A later writer may transform an earlier text by changing the perspective, setting, or moral focus. For example, a modern novel may retell a classical myth from the viewpoint of a character who was ignored in the original version. This does not simply repeat the old story. It reinterprets it. The theme may remain similar, but the meaning changes because the voice has changed.
This is why intertextuality matters in Literature HL. When you compare texts, you are often studying how literature evolves. A writer may:
- Echo a classic theme in a new context
- Challenge the values of an earlier text
- Use a similar symbol in a new way
- Reverse the roles of power, gender, or class
- Rework a familiar narrative to question accepted beliefs
For example, a text about ambition may resemble another text in its focus on success and moral compromise. But one author may present ambition as heroic determination, while another presents it as destructive obsession. The shared theme opens the comparison; the transformation creates the deeper meaning.
This kind of analysis is especially useful for Paper 2 because that assessment rewards comparative argument. It is also useful for the oral because you may connect a literary work to a global issue and then compare it with another text or related idea. For the HL essay, comparative thinking strengthens your ability to build a focused literary argument, even when the essay centers on one primary text.
Building a Strong Comparative Paragraph
A good comparative paragraph should not simply alternate between Text A and Text B without control. It should have a clear comparative claim.
A strong paragraph often follows this pattern:
- Point: state the theme and the comparison
- Evidence: include relevant examples from both texts
- Analysis: explain the authorial choices
- Connection: show what the comparison reveals
For instance, you might argue that both texts present isolation, but one uses physical setting to externalize loneliness while the other uses fragmented structure to reflect psychological disconnection. The comparison becomes meaningful because you are linking theme to technique.
Here is a model idea:
Both authors explore isolation, but Text A presents it as social exclusion through a hostile environment, while Text B presents it as internal separation through a disrupted narrative voice.

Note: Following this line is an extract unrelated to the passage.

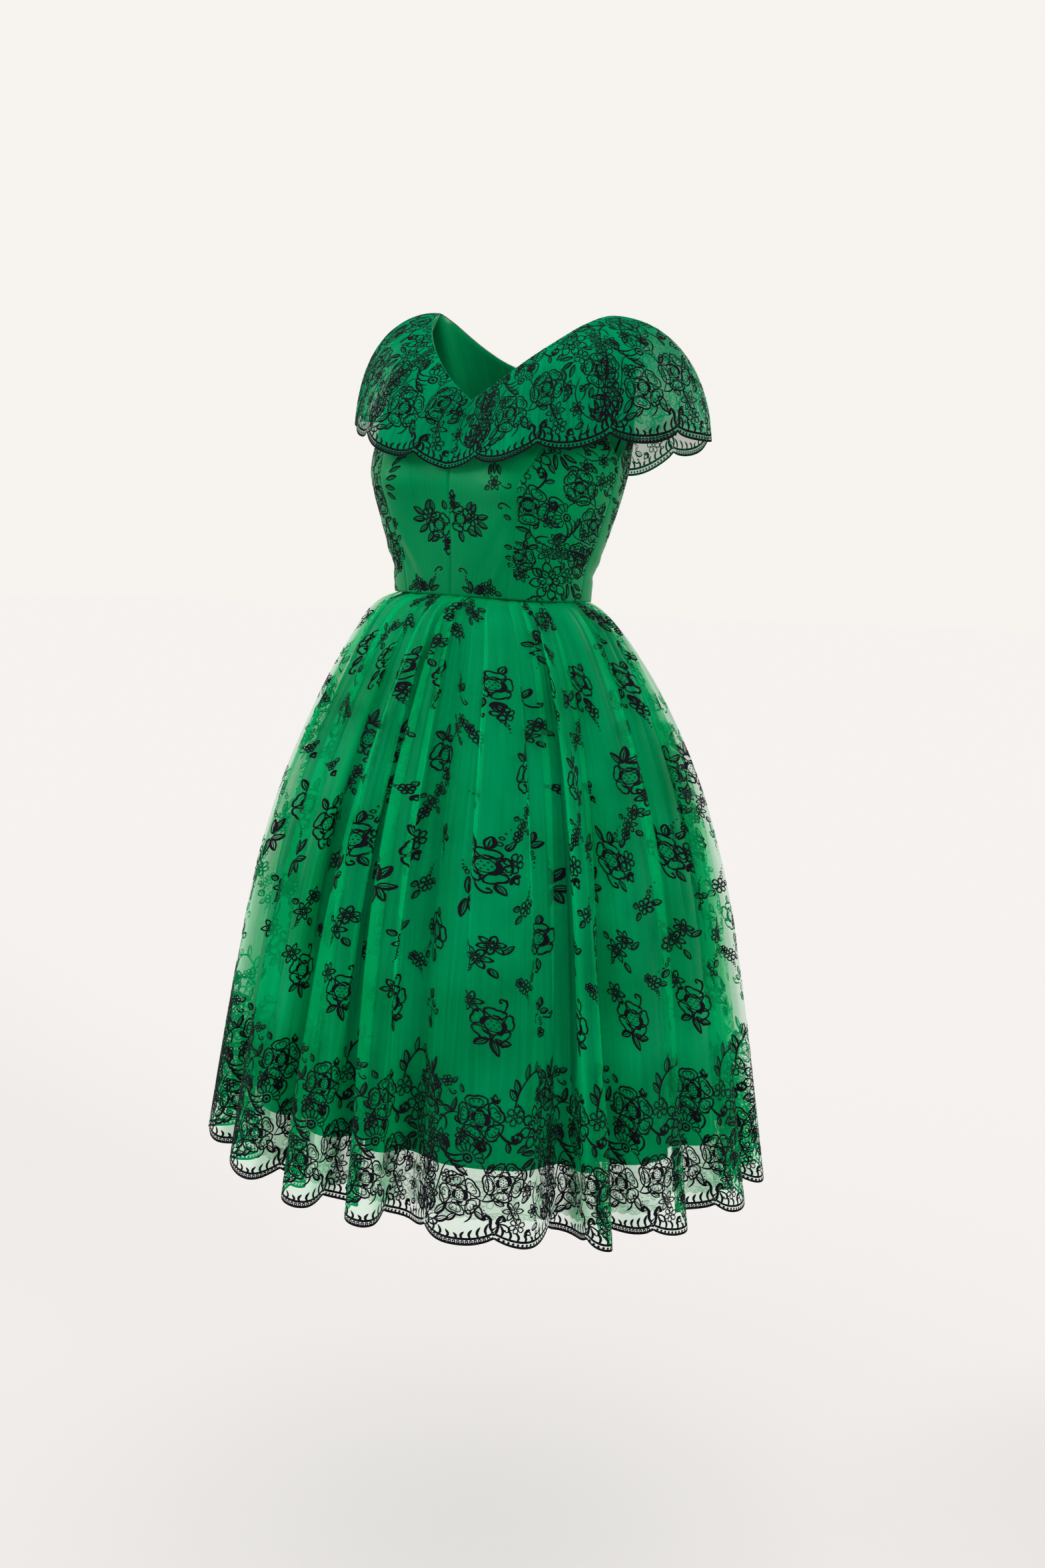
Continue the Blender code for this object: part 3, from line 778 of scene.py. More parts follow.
# Every table of a motif has a row for each spot: its flower or leaf, size, x, y, turn and
# whether it is mirrored. The first are the skirt's staggered rows, from the hem up.
SPRAY_WITH_STAR = (
    (rose, 15, 3, 0), (star_flower, 10, -13, 17, 10), (leaf, 15, 2, -13, -70),
    (leaf, 14, 4, -12, -25), (leaf, 12, 0, -13, -140), (scroll, 11, 8, 12, 40),
)
SPRIG_WITH_CURLS = (
    (leaf, 10, 0, 6, 75), (leaf, 9, 0, 4, 130), (leaf, 8, 1, 2, 20), (scroll, 10, -2, 0, 160),
    (scroll, 8, 3, -2, -30), (berries, 14, 0, -2, -95), (daisy, 4.5, 0, -16),
)
STAR_CLUSTER = (
    (star_flower, 10, -5, -5), (star_flower, 9, 4, 9, 20), (leaf, 10, 10, 5, 25),
    (leaf, 9, 3, -12, -60), (leaf, 8, -12, 3, 150), (berries, 9, -9, -13, -120),
)
ROSE_WITH_TRAIL = (
    (rose, 13, 5, 8), (daisy, 7, -9, 4), (scroll, 12, -2, -6, -120), (leaf, 10, 4, -8, -80),
    (leaf, 8, -12, -18, -130), (berries, 14, -10, -8, -140), (leaf, 8, 6, 20, 80),
)
DOTTED_DAISY = (
    (daisy, 7, 0, 0), (leaf, 9, -5, -5, -135), (leaf, 7, -7, 1, 170), (leaf, 7, 5, 2, 5),
    (berries, 15, 3, 6, 62),
)
HALF_FLOWER = (
    (leaf, 15, 0, 4, 60), (leaf, 14, 0, 2, 95), (leaf, 12, 0, -2, 15), (leaf, 16, -1, -2, -100),
    (leaf, 12, 1, -2, -65), (berries, 11, -1, 18, 110),
)
SPRAY_WITH_ARCH = (
    (rose, 14, -3, -4), (daisy, 8, 13, 0, 20), (bud, 9, 12, -10, -60), (leaf, 13, -8, 9, 125),
    (leaf, 11, -2, 10, 80), (leaf, 10, 6, 12, 40), (berries, 17, 3, 13, 62), (daisy, 5, 16, 22),
    (scroll, 10, -8, -16, -100), (leaf, 9, 2, -18, -50),
)
LEAF_TWIG = (
    (leaf, 10, 0, 4, 70), (leaf, 9, 0, 1, 25), (leaf, 9, -1, 1, 140), (berries, 14, 0, -2, -88),
    (scroll, 7, -2, 3, 120, True),
)
LEAVED_ROSE = (
    (leaf, 15, -2, 13, 75), (leaf, 14, -2, 13, 140), (leaf, 14, 0, 13, 20), (rose, 14, 0, 0),
    (star_flower, 9, 9, -17, 15), (scroll, 13, 8, -6, 20),
)
BUD_SPRIG = (
    (daisy, 5, 2, 0), (bud, 7, 6, -6, -50), (berries, 12, -2, 1, 165), (leaf, 6, 4, 4, 40),
)
TALL_SPRAY = (
    (rose, 13, 0, 12), (bud, 9, 3, -4, -80), (leaf, 12, -4, -2, -110), (daisy, 7, 6, -14),
    (scroll, 11, -4, -8, -150), (berries, 12, 4, -20, -70), (scroll, 9, -4, 24, 100, True),
    (leaf, 9, 4, 24, 70),
)
CURLED_TWIG = (
    (leaf, 10, 0, 0, 110), (leaf, 10, 2, 0, 60), (leaf, 9, 1, -3, 150), (berries, 9, 0, 9, 120),
    (scroll, 9, 2, -4, -70),
)
SMALL_DAISY = (
    (daisy, 7, 0, 0), (daisy, 4.5, -7, 6), (leaf, 7, 6, -2, -20), (berries, 12, 1, -6, -80),
)
WAIST_CLUSTER = (
    (daisy, 8, -3, 4), (star_flower, 8, 6, -5), (leaf, 9, 9, 4, 30), (leaf, 8, -9, -2, -160),
    (daisy, 5, -5, -9), (leaf, 8, 2, -13, -70),
)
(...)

This sentence works because it compares both theme and method. It also avoids vague language. Instead of saying “the texts are similar,” it explains how they are similar and different.
When selecting evidence, use short quotations or precise references. You do not need to overload your paragraph with long extracts. What matters is how effectively you interpret the detail. A single word choice, image, or structural pattern can be enough if your explanation is strong. 🔍
Common Mistakes to Avoid
Comparative Theme Analysis becomes weaker when it stays too general. students, avoid these common problems:
- Plot summary instead of analysis: Do not retell the story in detail without explaining meaning.

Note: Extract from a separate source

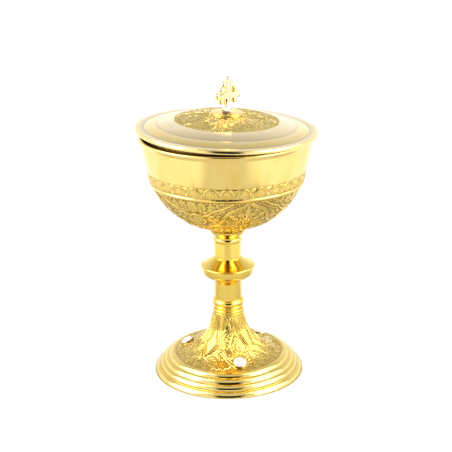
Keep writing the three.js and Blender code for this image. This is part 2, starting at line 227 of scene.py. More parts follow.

- Theme listing: Do not mention many themes without developing any of them.
- Uneven comparison: Do not spend almost all your time on one text.
- Vague statements: Avoid claims like “both texts show sadness” unless you explain how.

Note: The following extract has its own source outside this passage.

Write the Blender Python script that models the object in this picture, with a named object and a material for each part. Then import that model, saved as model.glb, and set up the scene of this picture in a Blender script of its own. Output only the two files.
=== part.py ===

- Ignoring form and technique: Theme is not separate from style; the author’s methods create meaning.
- Forcing connections: Only compare texts in ways that are supported by evidence.
A good rule is to ask: what exactly is the author doing here, and why does it matter to the theme? If you can answer that clearly, your comparison is likely to be strong.
Also remember that comparison can happen at different levels. You can compare:
- Theme
- Characterization
- Structure
- Tone
- Language
- Symbolism
- Historical or cultural context
The best essays often combine several levels. For example, two texts may both address justice, but one uses a formal courtroom setting while the other uses a personal revenge plot. The thematic comparison becomes richer when you connect it to genre and structure.
Why Comparative Theme Analysis Matters for IB
Comparative Theme Analysis is central to Intertextuality: Connecting Texts because it teaches you to see literature as part of a wider network. Texts do not exist in isolation; they are shaped by earlier stories, cultural values, and literary traditions. When you compare themes, you are identifying these relationships and explaining how meaning changes across contexts.
This skill supports the major IB tasks in practical ways:
- Paper 2: you compare literary works directly and build a sustained argument
- Individual Oral: you connect a literary work to a global issue and can enrich your analysis with related texts or intertextual links
- HL Essay: you develop a focused, analytical argument, often using comparison in your planning and thinking
Comparative analysis also helps you become a more careful reader. You begin to notice that a text is not just about a theme, but about a particular viewpoint on that theme. Two writers may explore the same issue, yet arrive at very different conclusions. That is where literary conversation becomes most interesting.
Conclusion
Comparative Theme Analysis is a powerful tool for understanding how literature works across texts. By comparing how writers develop shared themes, students, you learn to identify both similarity and difference, and to explain why those differences matter. This is the heart of Intertextuality: Connecting Texts. Literature often transforms older ideas, answers earlier works, or revises familiar stories, and comparative analysis helps you trace that process with precision.
When you focus on theme, method, and significance together, your comparisons become sharper and more convincing. That skill will help you in Paper 2, the oral, and the HL essay, because all three reward clear, evidence-based literary thinking. ✨
Study Notes
- Comparative Theme Analysis examines how two or more texts develop the same theme in different ways.
- A theme is a central idea about life, society, or human nature.
- Strong comparisons use similarity, difference, and significance.
- Intertextuality means texts relate to, respond to, echo, or transform other texts.
- Literary transformation often changes perspective, context, genre, or moral focus.
- Compare not only what texts say, but how they say it.
- Useful analytical features include characterization, setting, structure, imagery, symbolism, tone, diction, and point of view.
- Avoid plot summary, vague claims, and one-sided comparisons.
- Good comparative paragraphs make a clear claim, use evidence from both texts, and explain the effect.
- This skill is essential for Paper 2, the oral, and the HL essay.